Apart from only using the R2 of the model predictions to acquire ecological insights, the patterns of the observed vs. predicted plots can also potentially generate insight. For an environmental variable to influence animal movement, the animal’s perception, willingness, and ability are conditionalities (Fig. 5). Therefore, certain parts of the environmental variable’s range might be better predicted by the model than other parts. It could be argued that this could be an explanation for the better SVR predictions during intermediate grass biomass compared to low and high biomass levels, thereby creating a lower overall slope of the predictions compared to the observations (Fig. 2).
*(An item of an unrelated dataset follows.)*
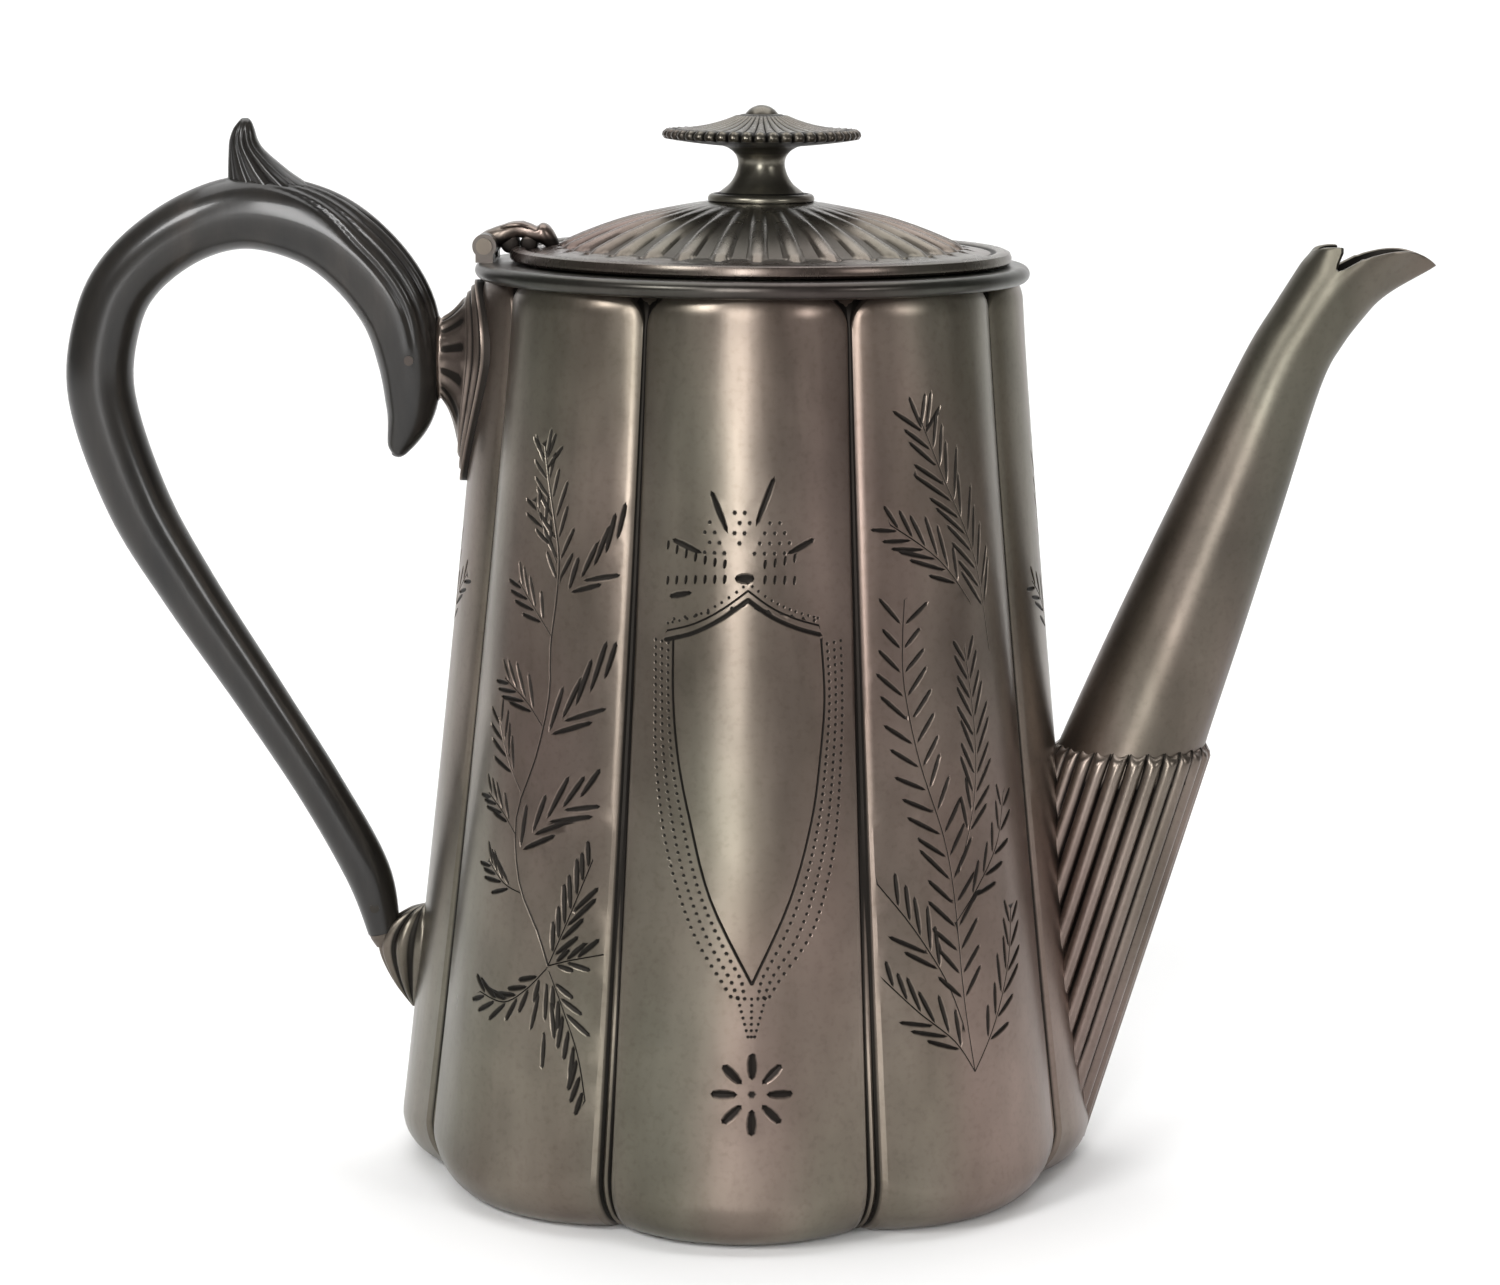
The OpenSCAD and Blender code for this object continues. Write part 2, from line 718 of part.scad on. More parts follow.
// The stem: a beaded foot, a waist and a flared top.
module finial_stem() {
    bead_h = 1.4;
    bead_edge = 0.6;
    waist = 0.6; // height of the waist as a share of the stem
    low = stem_foot_r - 1.6;
    swell = [for (t = [0 : 0.1 : 1])
        let (r = t < waist
            ? stem_waist_r + (low - stem_waist_r) * pow(1 - t / waist, 2)
            : stem_waist_r + (stem_top_r - stem_waist_r) * pow((t - waist) / (1 - waist), 2))
        [r, bead_h + t * (stem_h - bead_h)]];
    color(metal)
        translate([lid_shift, 0, lid_top])
            difference() {
                rotate_extrude()
                    polygon(concat([[0, 0], [stem_foot_r, 0], [stem_foot_r, bead_h * 0.6],
                        [stem_foot_r - bead_edge, bead_h]], swell, [[0, stem_h]]));
                translate([0, 0, -past])
                    cylinder(h = stem_h + 2 * past, r = hole_r);
            }
}

// The cap: a wide shallow umbrella with a thin edge.
module finial_cap() {
    edge_z = 1;
    edge_t = 1;
    slope = [[0.8, 0.62], [0.55, 0.76], [0.3, 0.92]]; // shares of the cap's radius and height
    color(metal)
        translate([lid_shift, 0, cap_z])
            difference() {
                rotate_extrude()
                    polygon(concat([[0, 0], [stem_top_r, 0], [cap_r - 1, edge_z],
                        [cap_r, edge_z + edge_t / 2], [cap_r - 0.4, edge_z + edge_t]],
                        [for (s = slope) [s[0] * cap_r, s[1] * cap_h]], [[button_r, cap_h], [0, cap_h]]));
                translate([0, 0, -past])
                    cylinder(h = cap_h + 2 * past, r = hole_r);
            }
}

module finial_screw() {
    screw_end = 1; // length of screw below the nut
    button_round = (button_r * button_r + button_h * button_h) / (2 * button_h);
    color(dark_metal)
        translate([lid_shift, 0, 0]) {
            translate([0, 0, nut_z - screw_end])
                cylinder(h = button_z - nut_z + screw_end, r = screw_r);
            intersection() {
                translate([0, 0, button_z + button_h - button_round])
                    sphere(button_round);
                translate([0, 0, button_z])
                    cylinder(h = 2 * button_h, r = button_r);
            }
        }
}

module finial_washer() {
    color(dark_metal)
        translate([lid_shift, 0, nut_z + nut_t])
            difference() {
                cylinder(h = washer_t, r = washer_r);
                translate([0, 0, -past])
                    cylinder(h = washer_t + 2 * past, r = hole_r);
            }
}

module finial_nut() {
    color(dark_metal)
        translate([lid_shift, 0, nut_z])
            difference() {
                cylinder(h = nut_t, r = nut_flats / 2 / cos(30), $fn = 6);
                translate([0, 0, -past])
                    cylinder(h = nut_t + 2 * past, r = screw_r);
            }
}

body_shell();
base_plate();
rim_moulding();
lid_seat_ring();
spout_base();
spout_tube();
handle_socket_upper();
handle_socket_lower();
handle();
handle_pin_upper();
handle_pin_lower();
hinge_body_leaf();
hinge_pin();
hinge_lid_leaf();
lid_dome();
lid_bezel();
finial_stem();
finial_cap();
finial_screw();
finial_washer();
finial_nut();
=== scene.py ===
"""Looks of the lobed coffee pot: engraved body, reeded spout, carved handle and fluted lid.

Lengths are in millimetres until a mesh is made. The places come from the CAD frame's boxes.
"""

import json
import math
import random

import bmesh
import bpy
import numpy as np
from numpy import cos, sin
from numpy.linalg import norm
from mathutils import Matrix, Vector, geometry


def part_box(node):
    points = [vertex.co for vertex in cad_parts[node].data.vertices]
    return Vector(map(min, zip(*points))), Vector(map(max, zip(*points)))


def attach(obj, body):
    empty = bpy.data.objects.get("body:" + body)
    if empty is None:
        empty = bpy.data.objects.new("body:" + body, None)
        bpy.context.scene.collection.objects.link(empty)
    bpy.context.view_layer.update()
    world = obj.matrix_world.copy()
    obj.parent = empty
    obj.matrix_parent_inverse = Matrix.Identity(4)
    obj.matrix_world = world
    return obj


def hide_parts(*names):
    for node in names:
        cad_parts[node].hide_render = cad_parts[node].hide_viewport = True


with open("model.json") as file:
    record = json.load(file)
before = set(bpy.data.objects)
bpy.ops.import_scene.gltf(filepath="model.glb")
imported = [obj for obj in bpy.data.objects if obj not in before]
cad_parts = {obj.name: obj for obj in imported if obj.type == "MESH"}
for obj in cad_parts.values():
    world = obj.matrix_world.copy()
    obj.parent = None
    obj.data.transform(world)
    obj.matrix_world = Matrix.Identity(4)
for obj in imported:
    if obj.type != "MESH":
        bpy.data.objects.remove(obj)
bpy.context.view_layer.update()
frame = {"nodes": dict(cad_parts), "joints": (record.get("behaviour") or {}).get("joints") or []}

MM = 0.001
TAU = 2 * math.pi


def span(node):
    """Lowest and highest corner of a CAD node, in millimetres."""
    lo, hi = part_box(node)
    return np.array(lo) / MM, np.array(hi) / MM


RIM_HI = span("rim_moulding")[1]
BASE_HI = span("spout_base")[1]
DOME_LO, DOME_HI = span("lid_dome")
STEM_LO, STEM_HI = span("finial_stem")
CAP_LO, CAP_HI = span("finial_cap")

# Body
BODY_H = span("body_shell")[1][2]
RIM_PROUD = 1.2
RIM_R = RIM_HI[1] - RIM_PROUD
SPREAD = 16.6
FOOT_R = RIM_R + SPREAD  # crest radius carried down to the table
FLARE = 1.15  # above 1, the sides sweep out towards the foot
FLOOR_R = 50.0
WALL = 1.4
LOBES = 8
HALF_LOBE = math.pi / LOBES
SHEET_R = 58.0  # radius at which a panel is laid out flat
HALF_U = HALF_LOBE * SHEET_R
GROOVE_DEPTH = 3.6  # at the rim
ARCH_H = 5.5  # height of the rounded shoulder at the top of each lobe
CREST_CORNER = 8.0
GROOVE_CORNER = 11.5

# Lid
LID_X = (DOME_LO[0] + DOME_HI[0]) / 2
FLANGE_R = DOME_HI[1]
FLANGE_Z = DOME_LO[2]
FLANGE_T = 1.9
BRIM_Z = FLANGE_Z + FLANGE_T
DOME_R = FLANGE_R - 8.3
DOME_Z = BRIM_Z + 0.9
SCREW_HOLE_R = 1.6
LID_TOP = STEM_LO[2]
DOME_RISE = 8.8
SPHERE_R = (DOME_R ** 2 + DOME_RISE ** 2) / (2 * DOME_RISE)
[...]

However, apart from animal perception, willingness, and ability, other factors might also influence patterns of the observed vs. predicted plot (Fig. 5). In this case the algorithm might be the underlying cause for the lower overall slope of the SVR biomass predictions, due to a “regression toward the mean” characteristic (see Additional file 6). Furthermore, the overall gradient of the time since milking predictions follows the measurements quite accurately for both models from 0.5 to 6.5 hours, but after 6.5 hours it levels off (Fig. 2). This suggests that until 6.5 hours cows continue to change their movement in response to the time since they were last milked, but after 6.5 hours there is no noticeable change in movement anymore. Besides a potential behavioural ecological cause for this pattern, it could also be (partially) caused by correlations with other time variables due to our experimental setup where the cows were milked two times a day around the same time of day. Follow-up studies could focus on these predicted time since milking patterns, where the experimental setup should alternate the time of the day when the cows are milked. Finally, apart from concluding that wind speed probably has no noticeable effect on cow movement in this study (Fig. 2), it becomes clear that the model performance suffered from some higher wind speed values in the test set compared to the train set (thereby generating an R2 lower than 0).